Raw data »
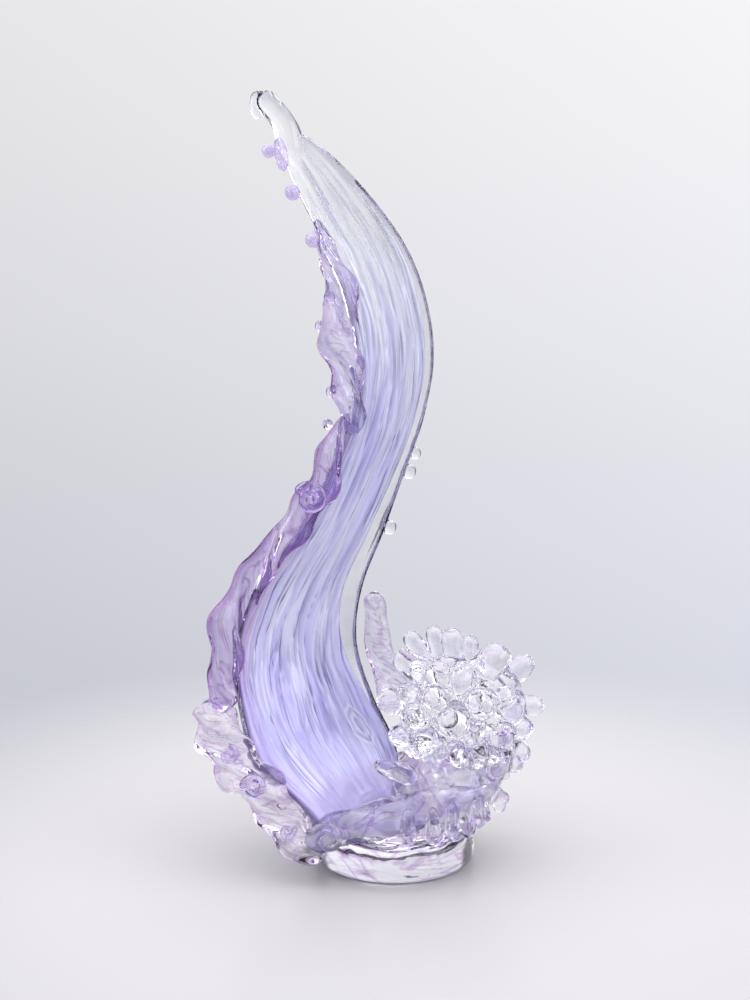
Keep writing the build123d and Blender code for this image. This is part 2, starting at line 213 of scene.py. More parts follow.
# Coils, in millimetres: middle, radius, half width of the tube, turns, and start in half turns
FRILL_LOOP = ((-61, -1, 269), 10.5, 4.0, 1.6, 0.9)
FRONT_SCROLL = ((-47.4, -67.0, 37), 11.0, 3.3, 1.2, 0.9)
FOAM_COILS = [
    ((-76, -61, 41), 5.2, 2.392, 1.2, 0.2),
    ((-100, -50, 69), 7.6, 3.496, 1.7, 1.1),
    ((-119, -41, 90), 6.0, 2.76, 1.4, 0.5),
]

# Polished glasses: tints of body, clouds and veins, shares of clouds and veins, marks per metre, strength of
# the ripples, index of refraction, and how the marbling lies and how coloured the hems are where they differ
POLISHED_GLASSES = {
    "clear_wave_glass": (("clear", "pale_cloud", "pale_cloud"), 0.25, 0.0, 45, 0.25, 1.42),
    "foot_glass": (("foot", "pale_cloud", "violet_vein"), 0.9, 0.85, 22, 0.6, 1.42, "layers"),
    "spray_glass": (("clear", "pale_cloud", "violet"), 0.5, 0.4, 42, 0.2, 1.40),
    "shoulder_glass": (("pale_cloud", "violet", "violet_vein"), 0.8, 0.5, 45, 0.15, 1.42, "ribbon", 0.4),
    "violet_hem_glass": (("pale_violet", "violet", "violet_vein"), 0.8, 0.85, 45, 0.1, 1.42, "ribbon", 0.85),
    "scalloped_rim_glass": (("rim", "pale_cloud", "violet_vein"), 0.8, 0.7, 50, 0.2, 1.45, "ribbon", 0.35),
    "marbled_lip_glass": (("clear", "pale_cloud", "violet_vein"), 0.6, 0.7, 30, 0.3, 1.34),
    "violet_bead_glass": (("pale_cloud", "violet", "violet_vein"), 0.8, 0.6, 90, 0.3, 1.42),
}

# Milky glasses: tints of body, clouds and veins, shares of clouds and veins, marks per metre, and coat
MILKY_GLASSES = {
    "marbled_heart_glass": (("heart", "core_deep", "violet_vein"), 0.4, 0.6, 30, 0.0),
    "crest_bead_glass": (("pale_violet", "violet", "violet_vein"), 0.7, 0.35, 40, 1.0),
}
# WHITE paints highlight threads on the core, and pale threads in milky glass.
WHITE = (1.0, 1.0, 1.0)

# Patches of the room: low mark, high mark and softness, along z, and along x, y and z
TOP_MARKS = (0.72, 2.0, 0.06)
STRIPS = [
    ((-0.95, -0.72, 0.03), (-2, 0.3, 0.1), (0.02, 0.62, 0.04)),
    ((0.62, 0.92, 0.03), (-2, 0.1, 0.1), (-0.05, 0.60, 0.04)),
]
FLAGS = [
    ((-0.62, -0.40, 0.05), (-2, -0.2, 0.1), (-0.6, 0.5, 0.1)),
    ((0.30, 0.52, 0.05), (-2, -0.2, 0.1), (-0.6, 0.5, 0.1)),
    ((-0.86, -0.62, 0.05), (0.2, 2, 0.1), (-0.8, 0.6, 0.1)),
    ((0.62, 0.86, 0.05), (0.2, 2, 0.1), (-0.8, 0.6, 0.1)),
]


def read_rows(rows, height):
    """A table's columns at a height, on a smooth curve through its rows."""
    table = np.array(rows, float)
    at, values = table[:, 0], table[:, 1:]
    slopes = np.gradient(values, at, axis=0)
    height = float(np.clip(height, at[0], at[-1]))
    low = int(np.clip(np.searchsorted(at, height) - 1, 0, len(at) - 2))
    span = at[low + 1] - at[low]
    part = (height - at[low]) / span
    return (
        (2 * part**3 - 3 * part**2 + 1) * values[low]
        + (part**3 - 2 * part**2 + part) * span * slopes[low]
        + (3 * part**2 - 2 * part**3) * values[low + 1]
        + (part**3 - part**2) * span * slopes[low + 1]
    )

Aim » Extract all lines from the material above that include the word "part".

Full solution »
Keep writing the build123d and Blender code for this image. This is part 2, starting at line 213 of scene.py. More parts follow.
    part = (height - at[low]) / span
        (2 * part**3 - 3 * part**2 + 1) * values[low]
        + (part**3 - 2 * part**2 + part) * span * slopes[low]
        + (3 * part**2 - 2 * part**3) * values[low + 1]
        + (part**3 - part**2) * span * slopes[low + 1]